Contingent Liabilities

Contingent liabilities are costs that the Crown will have to face if a particular event occurs. Typically, contingent liabilities consist of guarantees and indemnities, legal disputes and claims and uncalled capital. The contingent liabilities facing the Crown are a mixture of operating and balance sheet risks, and they can vary greatly in magnitude and likelihood of realisation. In general, if a contingent liability were realised it would reduce the operating balance and net worth, and increase GSID. However, in the case of contingencies for uncalled capital, the negative impact would be restricted to GSID.

Where contingent liabilities have arisen as a consequence of legal action being taken against the Crown, the amount shown is the estimation of the possible amount of any award against the Crown. It does not represent either an admission that the claim is valid or an estimation of the amount of any award against the Crown.

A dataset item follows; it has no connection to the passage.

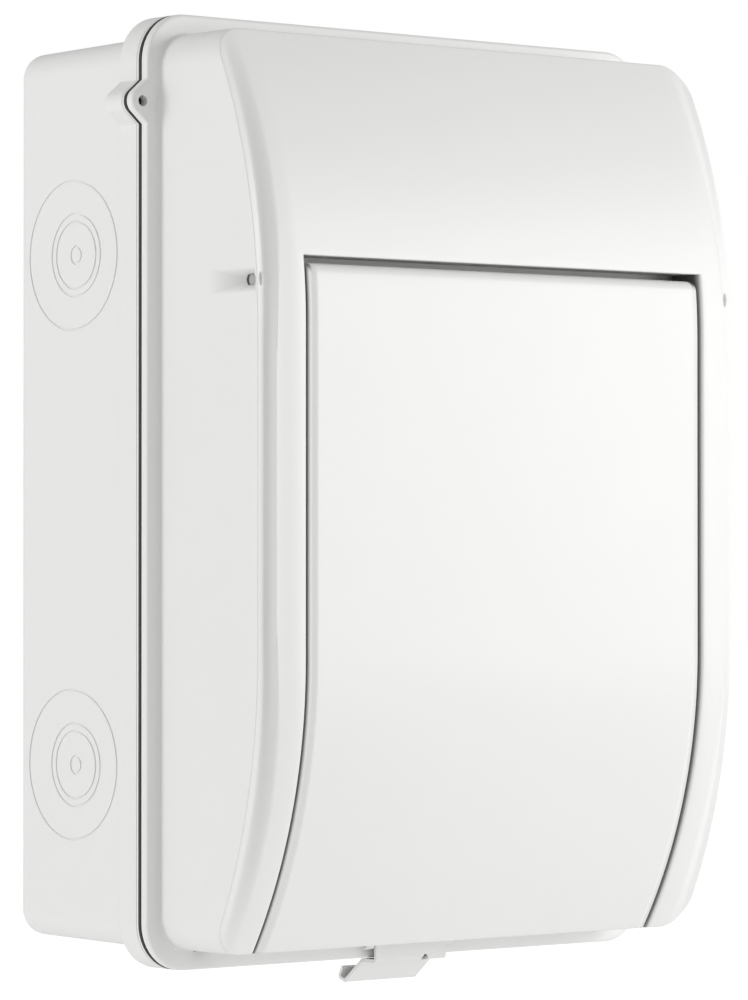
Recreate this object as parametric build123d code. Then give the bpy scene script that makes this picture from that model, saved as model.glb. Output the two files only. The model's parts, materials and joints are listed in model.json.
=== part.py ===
from build123d import *
import math
import os

# Wall-hung breaker panel box: a deep back box, a lift-up bowed cover with a lift-up inspection
# door in it, and the panel interior (pan, bus, breakers, neutral and ground bars, dead front).
#
# Frame: millimetres, +Z up, -Y out of the wall towards the user, origin at the middle of the
# back face. "Reach" below is the distance out from the wall, so a reach r lies at y = -r.

# ---------------------------------------------------------------- back box
BOX_WIDTH = 260.0
BOX_HEIGHT = 378.0
BOX_DEPTH = 85.0
BOX_WALL = 3.0
BOX_DRAFT = 0.9
BOX_CORNER_R = 11.0
BOX_BACK_R = 8.0
COLLAR_DEPTH = 13.4
COLLAR_OVERHANG = 8.0
COLLAR_R = 20.0
COLLAR_ROUND = 1.0
COLLAR_LINE = 0.5
COLLAR_LINE_DEPTH = 0.5
COLLAR_LINE_FROM_FRONT = 1.5
WALL_HOLE_R = 3.5
WALL_HOLE_FROM_SIDE = 50.0
WALL_HOLE_FROM_END = 24.0
KNOCKOUT_RING_R = 31.35
KNOCKOUT_RING_BACK = 2.2
KNOCKOUT_RADII = (17.35, 14.1, 3.6)
KNOCKOUT_GROOVE = 1.0
KNOCKOUT_GROOVE_DEPTH = 0.5
KNOCKOUT_REACH = BOX_DEPTH - 41.2
KNOCKOUT_FROM_END = 82.0
KNOCKOUT_DROP = 7.0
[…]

Only contingent liabilities involving amounts of over $10 million are separately disclosed. Contingent liabilities below $10 million are included in the “other quantifiable contingent liabilities” total. Comparatives have been adjusted where appropriate to align with the disclosure of new “material” contingent liabilities. The total amount of prior years' contingent liabilities remains unchanged.

Contingent liabilities have been stated as at 30 June 2008, being the latest set of published contingent liabilities.